Spot gold was down 0.1% at $1,872.44 per ounce by 10:27 a.m. ET (1527 GMT).

U.S. gold futures rose 0.4% to $1,871.10.

The dollar rose 0.1% against its rivals, making gold more expensive for other currency holders.

“The main focal point here has been the shift in sentiment after the jobs report. There were high expectations that (Fed chief) Jerome Powell would take advantage of the opportunity to jawbone the market down a bit, but he did not,” said David Meger, director of metals trading at High Ridge Futures.

“We continue to see gold prices to be range bound here.
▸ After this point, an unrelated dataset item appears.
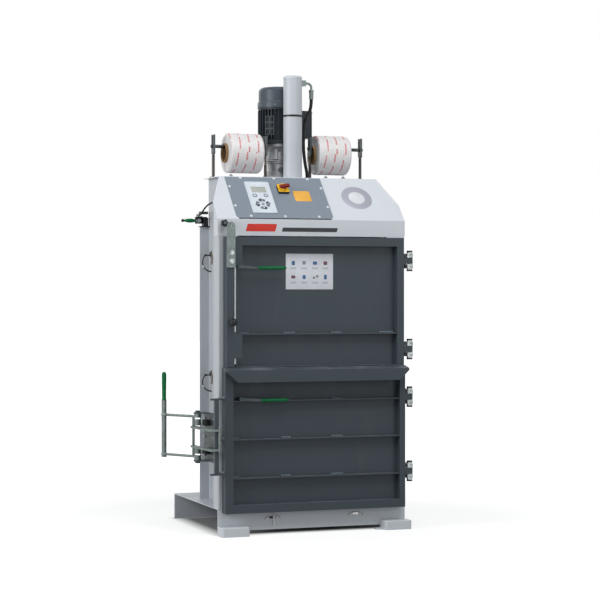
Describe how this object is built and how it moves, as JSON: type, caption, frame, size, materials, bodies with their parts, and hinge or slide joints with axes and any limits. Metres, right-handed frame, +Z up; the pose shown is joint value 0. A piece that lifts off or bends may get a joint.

There is some fairly strong support in the $1,850 to $1,870 range. We think dips are going to remain a buying opportunity in the short term.”

Powell on Tuesday said interest rates might need to move higher than expected if the U.S. economy remained strong, but reiterated he felt a process of “disinflation” is underway. New York Fed President John Williams on Wednesday said his expectations of future central bank rate cuts is driven mostly by a need to respond to the likelihood of lower levels of inflation in the future.

Gold is highly sensitive to rising U.S. interest rates, as these increase the opportunity cost of holding non-yielding bullion.

Following a robust U.S. jobs report, market participants now await January inflation numbers next week that could offer more cues on the Fed’s rate-hike path.

“One factor that could well be keeping the gold price so supported is the strength of buying from central banks, including those in China, India and Turkey,” Kinesis Money analyst Rupert Rowling said in a note.